Рай – обитель Бога. Всюду, где бы ни был Бог, вокруг него по благодати райское состояние материи и пространства. Далее.
Монастыри - островки рая в житейском море, земные подворья Бога. Значит, все свойства рая и Божественной Личности присутствуют в монастырях. А именно, вместо привычного и текучего, как вода, времени – вечность.
Я пробыл в обители около месяца. Свидетельствую, уже на третью неделю у меня реально начались проблемы со временем. Я перестал понимать его количество, просто доверился колокольчику и братским распоряжениям. Наверное, в моём сознании появилась глубина, потому что я перестал спешить, стал всматриваться в каждую мелочь, окружающую меня.
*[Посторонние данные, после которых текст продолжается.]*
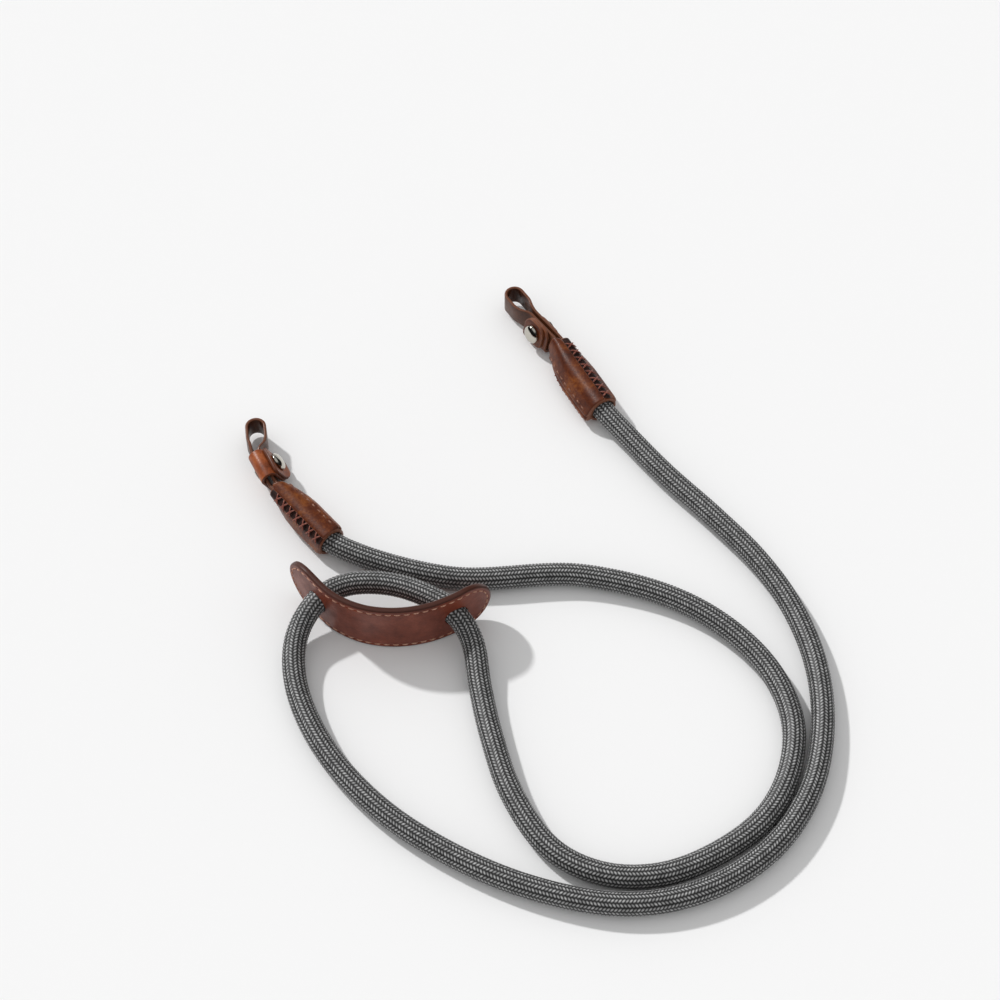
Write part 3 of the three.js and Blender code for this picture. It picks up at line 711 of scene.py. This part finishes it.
def laced_gap_shade(end):
    """A strip of the leather's inside between the two laced edges, painted dark as painted shade in the
    recess.
    """
    form = ENDS[end]
    inset, lift, corner = 0.0006, 0.00012, 0.0008
    half = math.degrees(LACE_WIDE / 2 / SLEEVE_RADIUS)
    return shell(f"sleeve_{end}_gap_shade", end, inset, form["length"] - inset, form["laced"] - half,
                 form["laced"] + half, lift, [(corner, corner)] * 2)


def outwards(points):
    """The direction from a straight end's axis to each point."""
    across = points * [0, 1, 1]
    return across / np.linalg.norm(across, axis=1)[:, None]


def crossed_lacing(end):
    """Two threads cross over the gap, again and again, from one edge to the other."""
    form = ENDS[end]
    count = int((form["length"] - 0.003) / LACE_PITCH)
    first = LACE_FROM + np.arange(count) * LACE_PITCH
    swing = LACE_WIDE / 2 / SLEEVE_RADIUS + LACE_HOLD
    edges = [math.radians(form["laced"]) + side * swing for side in (-1, 1)]
    near = [sleeve_point(first, angle, end, PANEL_LIFT) for angle in edges]
    far = [sleeve_point(first + LACE_PITCH * LACE_CROSS, angle, end, PANEL_LIFT) for angle in edges]
    starts, stops = np.concatenate(near), np.concatenate(far[::-1])
    return laid_threads(f"sleeve_{end}_lacing", starts, stops, outwards(starts + stops), end, LACE_THREAD,
                        0.0005)


def straight_stitches(end):
    """A row of stitches along the panel's sewn edge."""
    form = ENDS[end]
    rows = np.arange(0.003, form["length"] * 0.85, SEWN_PITCH)
    at = math.radians(form["sewn"])
    starts = sleeve_point(rows, at, end, PANEL_LIFT)
    stops = sleeve_point(rows + SEWN_LENGTH, at, end, PANEL_LIFT)
    return laid_threads(f"sleeve_{end}_stitches", starts, stops, outwards(starts), end, SEWN_THREAD, 0.0002)


def whip_stitches(end):
    """Stitches that go over the standing edge from one face to the other."""
    form = ENDS[end]
    rows = np.arange(0.002, form["length"] * 0.75, WHIP_PITCH)
    at = math.radians(form["seam_at"])
    share = np.interp(rows / form["length"], EDGE_FORM[:, 0], EDGE_FORM[:, 1])
    out, up = np.array([0, math.cos(at), math.sin(at)]), np.array([0, -math.sin(at), math.cos(at)])
    reach = (SLEEVE_RADIUS + form["seam"]) * share - WHIP_IN
    base = rows[:, None] * [1, 0, 0] + reach[:, None] * out
    face = up * SEAM_HALF * 1.15
    return laid_threads(f"sleeve_{end}_whipping", base + face, base - face + [WHIP_LEAN, 0, 0],
                        np.broadcast_to(out, base.shape), end, WHIP_THREAD, 0.0015)


for end, form in ENDS.items():
    fitted(leather_sleeve(end), pull_up, f"sleeve_{end}")
    fitted(front_panel(end), pull_up)
    # The laced gap: a dark sheet of painted shade between the laced edges.
    fitted(laced_gap_shade(end), inside_painted_shade)
    fitted(crossed_lacing(end), lacing)
    fitted(straight_stitches(end), sunk)
    if form["whipped"]:
        fitted(whip_stitches(end), lacing)

# Folded loops. A 9 mm strip of thin bridle leather, folded in half so that both layers run out of the
# sleeve and open into an eye. Its cut edges are burnished and take the light.

LOOP_WIDTH = 0.009
LOOP_THICK = 0.0012
LAYER_GAP = 0.0014
EYE_RADIUS = 0.0042  # outside
EDGE_ROUND = 0.0004


def ribbon(name, line, across, half_width, half_thick, end, corners=(0, 0)):
    """A strip with round edges carried along a line. Its width lies along across and its thickness square
    to both. Each end is narrowed by quarter circles of its own radius."""
    along = np.gradient(line, axis=0)
    along /= np.linalg.norm(along, axis=1)[:, None]
    through = np.cross(across, along)
    through /= np.linalg.norm(through, axis=1)[:, None]
    turn = np.linspace(0, np.pi / 2, 5)
    quarter = np.stack([half_width - EDGE_ROUND + EDGE_ROUND * np.cos(turn),
                        half_thick - EDGE_ROUND + EDGE_ROUND * np.sin(turn)], -1)
    section = np.concatenate([quarter, (quarter * [-1, 1])[::-1], quarter * [-1, -1],
                              (quarter * [1, -1])[::-1]])
    way = np.concatenate([[0], np.cumsum(np.linalg.norm(np.diff(line, axis=0), axis=1))])
    narrow = np.zeros(len(line))
    for radius, distance in zip(corners, (way, way[-1] - way)):
        left = np.maximum(radius - distance, 0)
        narrow += radius - np.sqrt(np.maximum(radius ** 2 - left ** 2, 0))
    wide = section[None, :, 0] - np.sign(section[None, :, 0]) * narrow[:, None]
    points = line[:, None] + across * wide[..., None] + through[:, None] * section[None, :, 1, None]
    piece = surface(name, laid(points, end), tube_faces(len(line), len(section)))
    inset = np.minimum(half_width - np.abs(section[None, :, 0]) + 0 * narrow[:, None],
                       np.minimum(way, way[-1] - way)[:, None])
    mapped(piece, "edge", inset, np.broadcast_to(way[:, None], inset.shape))
    return closed(piece)


def folded_strip(end):
    """Out along one side of the fold, half round the eye's tip, and back along the other side."""
    keeper_end = ENDS[end]["length"] + LOOP_NECK + KEEPER_LENGTH
    centre = keeper_end + EYE_LENGTH - EYE_RADIUS
    x = np.linspace(ROPE_DEPTH + 3 * GAP, centre, 90)
    shut = LOOP_THICK / 2 + LAYER_GAP / 2
    opened = smoothstep(x, keeper_end, keeper_end + EYE_LENGTH / 2)
    off = shut + (EYE_RADIUS - LOOP_THICK / 2 - shut) * opened
    round_tip = np.linspace(np.pi / 2, -np.pi / 2, 30)[1:-1]
    tip = np.stack([centre + off[-1] * np.cos(round_tip), off[-1] * np.sin(round_tip)], -1)
    plan = np.concatenate([np.stack([x, off], -1), tip, np.stack([x, -off], -1)[::-1]])
    line = np.concatenate([plan, np.zeros((len(plan), 1))], 1)
    return ribbon(f"loop_strap_{end}_leather", line, np.array([0.0, 0.0, 1.0]), LOOP_WIDTH / 2,
                  LOOP_THICK / 2, end)


# Thin bridle leather: dark brown on its faces, with a waxed edge that takes the light.
thin_bridle = leather("thin bridle leather", "#33180c", "#4a2613", "#643c25", "#6a4230", 0.32, 23.0, 0.0004)

for end in ENDS:
    fitted(folded_strip(end), thin_bridle, f"loop_strap_{end}")

# Keepers. A short strip folded round both layers, its two free flaps pressed together by the stud. One flap
# is doubled under the stud's head. The left one lies with its fold up, the right one with its fold down.

KEEPER_WALL = 0.0013
KEEPER_LAP = 0.001  # how far a flap stands past the strip's edge
KEEPER_IN = LOOP_THICK + LAYER_GAP / 2 + GAP
FLAP_ROUND = 0.0045  # radius of a flap's corners
FLAP_PAST = 0.0004  # how far the doubled flap stands past the one under it
FLAP_ABOVE = 0.0016  # where it ends, above the fold


def at_keeper(points, end, distance):
    """Points from the keeper's own frame, where the stud is left and the fold below, on a straight end."""
    return points * ([1, -1, -1] if ENDS[end]["turned_over"] else [1, 1, 1]) + np.array([distance, 0, 0])


def keeper_path(form, far):
    """The middle of the folded strip seen along the loop: down the stud's side, round two quarter bends and
    up the other side. The stud's flap leans out by the square of its height."""
    half = KEEPER_IN + KEEPER_WALL / 2
    low = KEEPER_WALL / 2 - form["reach"]
    bend = form["bend"]
    turn = np.linspace(0, np.pi / 2, 9)
    height = np.linspace(far, low + bend, 24)
    lean = form["flare"] * np.clip(height / far, 0, 1) ** 2
    down = np.stack([half + lean, height], -1)
    first = np.stack([half - bend + bend * np.cos(turn), low + bend - bend * np.sin(turn)], -1)[1:]
    second = np.stack([bend - half - bend * np.sin(turn), low + bend - bend * np.cos(turn)], -1)
    up = np.stack([np.full(24, -half), np.linspace(low + bend, form["back_flap"], 24)], -1)[1:]
    plan = np.concatenate([down, first, second[1:], up])
    return np.concatenate([np.zeros((len(plan), 1)), plan], 1)


# Saddle leather, burnished: an orange-brown that shines on its bends.
saddle = leather("burnished saddle leather", "#5f2a10", "#88431f", "#a86035", "#5c301d", 0.4, 31.0, 0.0004)
keeper_leather = {"left": saddle, "right": pull_up}

for end, form in ENDS.items():
    far = LOOP_WIDTH / 2 + KEEPER_LAP
    start = form["length"] + LOOP_NECK
    middle = start + KEEPER_LENGTH / 2
    lengthwise = np.array([1.0, 0.0, 0.0])
    path = keeper_path(form, far)
    band = ribbon(f"keeper_{end}_band", at_keeper(path, end, middle), lengthwise, KEEPER_LENGTH / 2,
                  KEEPER_WALL / 2, end, (FLAP_ROUND, FLAP_ROUND * 0.6))
    fitted(band, keeper_leather[end], f"keeper_{end}")
    front = form["front_from"]
    height = np.linspace(far + FLAP_PAST, -form["reach"] + FLAP_ABOVE, 34)
    lean = form["flare"] * np.clip(height / far, 0, 1) ** 2
    line = np.stack([0 * height, KEEPER_IN + KEEPER_WALL * 1.5 + lean, height], -1)
    flap = ribbon(f"keeper_{end}_flap", at_keeper(line, end, middle + front / 2), lengthwise,
                  (KEEPER_LENGTH - front) / 2 - 0.0002, KEEPER_WALL / 2, end, (FLAP_ROUND, 0.0015))
    fitted(flap, keeper_leather[end])

# Studs. A collar stud of nickel-plated brass: a domed head with a fine rim, on a shank through the keeper
# and both layers, with a flat back.

STUD_HEAD = 0.0039
STUD_HEIGHT = 0.0023
STUD_RIM = 0.0005
STUD_SHANK = 0.0013
STUD_BACK = 0.0026
STUD_BACK_THICK = 0.0008
STUD_AT = 0.55  # share of the keeper's length


def turned_stud(end):
    """A profile turned round the shank: a quarter ellipse for the dome and a quarter circle at the rim."""
    front = KEEPER_IN + 2 * KEEPER_WALL + GAP
    back = -(KEEPER_IN + KEEPER_WALL + GAP)
    edge = STUD_RIM / 2
    rim = [[STUD_HEAD - edge + edge * math.cos(a), front + edge + edge * math.sin(a)]
           for a in np.linspace(-np.pi / 2, 0, 5)]
    dome = [[STUD_HEAD * 0.985 * math.cos(a), front + STUD_RIM + (STUD_HEIGHT - STUD_RIM) * math.sin(a)]
            for a in np.linspace(0, np.pi / 2, 14)[:-1]]
    profile = np.array([[0, back - STUD_BACK_THICK], [STUD_BACK * 0.8, back - STUD_BACK_THICK],
                        [STUD_BACK, back - STUD_BACK_THICK * 0.6], [STUD_BACK, back], [STUD_SHANK, back],
                        [STUD_SHANK, front], *rim, *dome, [0, front + STUD_HEIGHT]])
    sides = 64
    angle = np.linspace(0, 2 * np.pi, sides, endpoint=False)
    depth = np.broadcast_to(profile[:, 1:], (len(profile), sides))
    points = np.stack([profile[:, :1] * np.cos(angle), depth, profile[:, :1] * np.sin(angle)], -1)
    distance = ENDS[end]["length"] + LOOP_NECK + STUD_AT * KEEPER_LENGTH
    piece = closed(surface(f"stud_{end}_nickel", laid(at_keeper(points, end, distance), end),
                           tube_faces(len(profile), sides, caps=False)))
    piece.data.set_sharp_from_angle(angle=math.radians(45))
    return piece


# Polished nickel plate: mirror-bright and slightly warm, with the faint haze of handling.
nickel, tree, shader = coating("polished nickel plate", "#c2beb4", 0.1, Metallic=1.0)
where = node(tree, "ShaderNodeTexCoord")
haze = node(tree, "ShaderNodeTexNoise", {"Vector": where.outputs["Object"], "Scale": 600.0, "Detail": 3.0})
shine = node(tree, "ShaderNodeMapRange", {0: haze, 1: 0.3, 2: 0.7, 3: 0.06, 4: 0.17})
tree.links.new(shine.outputs[0], shader.inputs["Roughness"])

for end in ENDS:
    fitted(turned_stud(end), nickel, f"stud_{end}")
Внутри меня произошла непредвиденная деструктивная вещь! Целостное амёбное существование современного горожанина развалилось на три разновеликие части: огромное невыразительное прошлое, странное и небольшое по размеру настоящее и громадное внезапно открывшееся будущее.
При этом прежнее мироощущение, выверенное высшей школой и благами цивилизации, как ветхое рубище, упало к ногам и превратилось в сентиментальное житейское воспоминание.
Видимо, сместилась точка отсчёта в восприятии действительности. Привычные игровые понятия: спорт, политика, телевизионные шоу уступили место размышлениям о смысле жизни, о долге и личной жертве во имя добра и любви.
И хотя столь разительные перемены произошли во мне явно не без «ведома» монастыря, сугубо церковным человеком я не стал.
Монастырские будни развеяли во мне некий туман. В протуберанцах этого надмирного млека я годами хранил «целостный набор» душевных, вернее, чувственных заблуждений современного интеллигента. Монастырь же приоткрыл возможности именно духовного зрения. Оно помогло по-новому самоопределиться и в отношении к окружающему миру, и в религиозном отношении.
Теперь, если кто-то спросит меня «Как жить?», я не стану важничать и надувать щёки или велеречиво проповедать «истину» как скороспелый православный гуру. Но тихо скажу: «Вам нужен духовный совет. Ступайте к мудрому священнику – он подскажет».
Слишком ответственно давать духовные советы другим, если ты не находишь в себе силы стремиться к постижению религиозной полноты и любишь Бога не столько за христианскую идею о личном спасении, сколько за Божественную красоту, которую Господь явил, распахнув перед человеком тварное великолепие этого мира!